Governments around the world are using aggressive regulations to drive automakers into an electric future, even though that goal doesn't affect the millions of gasoline-powered vehicles already on the move.
Von Platen explains that Porsche's goal is to achieve the commitments set out in the Paris Climate Agreement early. This means reducing the environmental impact of the entire automotive industry, and Porsche sees eFuels as an opportunity to reduce the environmental impact of current and future vehicles with internal combustion. If they were generated with renewable energy, this would result in ICE-powered vehicles running on a fuel from renewable sources.
Porsche is in a unique position: 70% of the vehicles ever produced are still on the road. Their owners are generally enthusiastic and are unlikely to trade their classic air-cooled Porsche coupes for an electric vehicle. The company sees eFuel as an opportunity to reduce the environmental impact of these vehicles while keeping them on the road.
This new type of synthetic fuel is made from hydrogen and CO2. Porsche says this fuel shares properties with kerosene, diesel, and gasoline, which in its most basic form are made from crude oil.
"This technology is particularly important as the internal combustion engine will dominate the automotive world for many years to come," said Michael Steiner, member of the executive board for research and development, in a statement released in September. "If you want to run your existing fleet sustainably, eFuels are a fundamental component."

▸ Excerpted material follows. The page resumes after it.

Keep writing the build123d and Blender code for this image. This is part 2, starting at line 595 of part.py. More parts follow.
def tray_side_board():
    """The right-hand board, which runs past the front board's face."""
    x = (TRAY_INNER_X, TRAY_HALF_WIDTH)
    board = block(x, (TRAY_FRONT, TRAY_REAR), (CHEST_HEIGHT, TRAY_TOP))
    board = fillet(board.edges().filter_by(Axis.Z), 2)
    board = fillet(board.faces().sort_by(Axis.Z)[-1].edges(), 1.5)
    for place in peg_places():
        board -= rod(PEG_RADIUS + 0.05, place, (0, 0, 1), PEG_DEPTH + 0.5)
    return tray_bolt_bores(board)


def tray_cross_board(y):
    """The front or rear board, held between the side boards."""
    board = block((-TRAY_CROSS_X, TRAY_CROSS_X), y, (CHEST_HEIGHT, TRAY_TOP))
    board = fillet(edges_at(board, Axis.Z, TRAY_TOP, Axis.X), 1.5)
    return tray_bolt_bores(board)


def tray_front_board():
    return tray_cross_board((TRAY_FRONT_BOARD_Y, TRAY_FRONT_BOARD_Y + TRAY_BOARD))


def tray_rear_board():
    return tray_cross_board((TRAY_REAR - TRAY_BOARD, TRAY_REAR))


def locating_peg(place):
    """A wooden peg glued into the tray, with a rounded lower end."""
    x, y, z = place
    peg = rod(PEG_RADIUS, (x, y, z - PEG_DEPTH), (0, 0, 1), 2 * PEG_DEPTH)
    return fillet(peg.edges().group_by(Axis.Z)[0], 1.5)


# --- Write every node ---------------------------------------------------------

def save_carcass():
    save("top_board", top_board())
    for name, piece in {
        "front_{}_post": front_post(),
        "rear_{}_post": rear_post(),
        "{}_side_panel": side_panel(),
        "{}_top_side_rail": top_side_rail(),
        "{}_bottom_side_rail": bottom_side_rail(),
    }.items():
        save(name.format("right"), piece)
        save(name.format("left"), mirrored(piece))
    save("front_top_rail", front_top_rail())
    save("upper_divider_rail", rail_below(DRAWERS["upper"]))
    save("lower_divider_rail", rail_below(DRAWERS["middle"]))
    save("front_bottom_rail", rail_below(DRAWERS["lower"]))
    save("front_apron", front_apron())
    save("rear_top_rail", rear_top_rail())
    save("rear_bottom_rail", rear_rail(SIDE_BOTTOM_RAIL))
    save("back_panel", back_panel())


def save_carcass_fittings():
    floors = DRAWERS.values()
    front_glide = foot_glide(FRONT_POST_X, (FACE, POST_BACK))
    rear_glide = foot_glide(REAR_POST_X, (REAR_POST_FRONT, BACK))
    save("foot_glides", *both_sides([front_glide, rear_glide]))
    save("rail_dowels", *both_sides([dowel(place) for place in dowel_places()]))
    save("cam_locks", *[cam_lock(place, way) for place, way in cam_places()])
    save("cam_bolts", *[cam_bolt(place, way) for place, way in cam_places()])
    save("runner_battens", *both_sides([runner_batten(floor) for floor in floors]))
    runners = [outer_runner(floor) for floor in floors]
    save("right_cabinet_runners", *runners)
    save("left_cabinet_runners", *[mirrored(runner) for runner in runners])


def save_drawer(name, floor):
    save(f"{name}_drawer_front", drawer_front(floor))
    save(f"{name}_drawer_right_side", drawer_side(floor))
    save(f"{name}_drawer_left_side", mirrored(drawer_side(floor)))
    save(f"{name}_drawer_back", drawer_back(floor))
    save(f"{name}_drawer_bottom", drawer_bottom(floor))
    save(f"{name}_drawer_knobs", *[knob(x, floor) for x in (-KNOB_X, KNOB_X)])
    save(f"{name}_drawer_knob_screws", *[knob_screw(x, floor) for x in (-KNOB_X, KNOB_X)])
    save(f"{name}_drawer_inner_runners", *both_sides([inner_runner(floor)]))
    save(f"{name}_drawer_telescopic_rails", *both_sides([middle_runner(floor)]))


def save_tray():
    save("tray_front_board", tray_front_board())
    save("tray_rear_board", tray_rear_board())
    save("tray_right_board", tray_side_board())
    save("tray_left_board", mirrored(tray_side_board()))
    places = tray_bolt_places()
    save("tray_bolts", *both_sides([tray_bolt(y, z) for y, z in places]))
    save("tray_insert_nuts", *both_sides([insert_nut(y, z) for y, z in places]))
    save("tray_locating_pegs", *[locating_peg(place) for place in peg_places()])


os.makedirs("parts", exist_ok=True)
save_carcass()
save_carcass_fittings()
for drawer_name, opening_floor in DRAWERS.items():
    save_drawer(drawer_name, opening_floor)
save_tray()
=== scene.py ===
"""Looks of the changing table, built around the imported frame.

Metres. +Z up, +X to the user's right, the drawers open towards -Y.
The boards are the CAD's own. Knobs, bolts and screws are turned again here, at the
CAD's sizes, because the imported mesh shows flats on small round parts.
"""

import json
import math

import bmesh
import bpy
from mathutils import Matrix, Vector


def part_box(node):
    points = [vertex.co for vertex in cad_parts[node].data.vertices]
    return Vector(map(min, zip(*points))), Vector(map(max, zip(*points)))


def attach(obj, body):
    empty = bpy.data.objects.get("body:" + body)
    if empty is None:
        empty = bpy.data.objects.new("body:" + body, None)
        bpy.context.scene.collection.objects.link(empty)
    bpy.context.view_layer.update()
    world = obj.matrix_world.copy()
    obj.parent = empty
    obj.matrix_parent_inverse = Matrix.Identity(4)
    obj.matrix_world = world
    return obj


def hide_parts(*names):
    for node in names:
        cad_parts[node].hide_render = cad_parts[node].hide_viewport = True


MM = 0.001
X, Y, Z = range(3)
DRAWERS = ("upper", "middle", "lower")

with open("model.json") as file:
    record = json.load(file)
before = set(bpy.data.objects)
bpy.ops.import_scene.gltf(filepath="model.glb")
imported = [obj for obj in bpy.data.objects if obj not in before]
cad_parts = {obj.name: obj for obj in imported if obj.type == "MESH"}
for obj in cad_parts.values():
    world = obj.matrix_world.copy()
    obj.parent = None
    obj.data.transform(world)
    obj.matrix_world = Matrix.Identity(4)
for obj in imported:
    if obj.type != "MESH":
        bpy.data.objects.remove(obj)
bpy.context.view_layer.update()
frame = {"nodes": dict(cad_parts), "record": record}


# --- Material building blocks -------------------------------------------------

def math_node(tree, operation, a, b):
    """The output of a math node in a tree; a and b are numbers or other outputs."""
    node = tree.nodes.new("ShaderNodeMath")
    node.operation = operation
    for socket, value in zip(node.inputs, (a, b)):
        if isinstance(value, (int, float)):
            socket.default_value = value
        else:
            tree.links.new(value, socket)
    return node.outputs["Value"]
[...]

Synthetic fuels have been tried in the past and have gained little traction over the long term. Porsche wants to influence this new generation of synthetic fuel specifications to ensure that the eFuel will work in Porsche's performance engines. "When the E10 came on the market, the mixture had some disadvantages. This time it has to be different: it has to have advantages," said Steiner.
"We started a pilot program to talk about industrializing this fuel technology to make it cheaper as it is still quite expensive compared to fossil fuels," said von Platen. "If this works in the future, we can have something that will increase the speed of creating sustainability alongside battery technology."